As SEC Chief Responds to Sun's CEO, Bloggers Raise Implications of the "Non-Exclusionary Access" Question
By: Java News Desk
Nov. 17, 2006 02:30 PM
Once the SEC accepts that corporate blogs are a valid channel for making material disclosures, will Microsoft have to make changes to its website so that users can access such information without being compelled to use IE? That's the question raised recently by a reader of Sun CEO Jonathan Schwartz's industry-leading blog. Writing in an entry titled "One Small Step for the Blogosphere..." Schwartz (pictured) explained how he'd written to SEC Commissioner Christopher Cox proposing that the SEC starts accepting corporate blogs as a valid channel in which to make the material disclosures historically made in 8-Ks, press releases and conference calls. The current situation, he argued, was anachronistic in the age of the web: "Unfortunately, Reg FD doesn't recognize the internet, or a blog, as the exclusive vehicle through which the public can be fairly informed. In order to be deemed compliant, if we have material news to disclose, we have to hold an anachronistic telephonic conference call, or issue an equivalently anachronistic press release, so that the (not so anachronistic) Wall Street Journal can disseminate the news."Cox, replying in the same feedback thread, basically said he's willing to discuss it, adding: "assuming that the Commission were to embrace your suggestion that the 'widespread dissemination' requirement of Regulation FD ["Regulation Fair Disclosure"] can be satisfied through web disclosure, among the questions that would need to be addressed is whether there exist effective means to guarantee that a corporation uses its web site in ways that assure broad non-exclusionary access, and the extent to which a determination that particular methods are effective in that regard depends on the particular facts."

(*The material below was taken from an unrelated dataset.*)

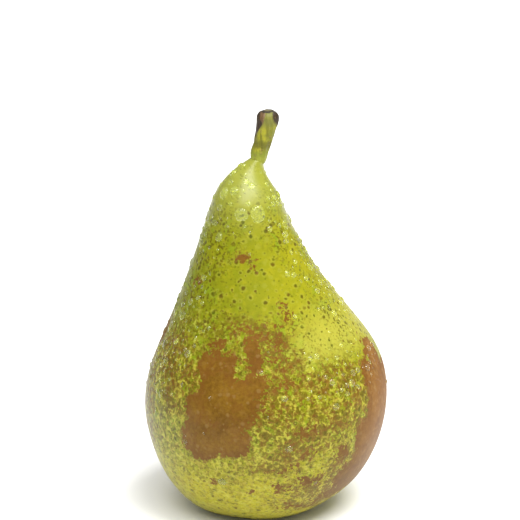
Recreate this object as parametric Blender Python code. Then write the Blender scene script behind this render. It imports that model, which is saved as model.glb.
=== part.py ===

Hepler wrote: "We should stop allowing the patent and subsequent control and licensing of both data formats and communication protocols to enable free and open commerce and competition. It is time to stop allowing these impediments to open competition."Hepler also recommended that the FD section of any corporate web site should be indexed by Google and Yahoo! Currently 30 Fortune 500 companies are publishing corporate blogs.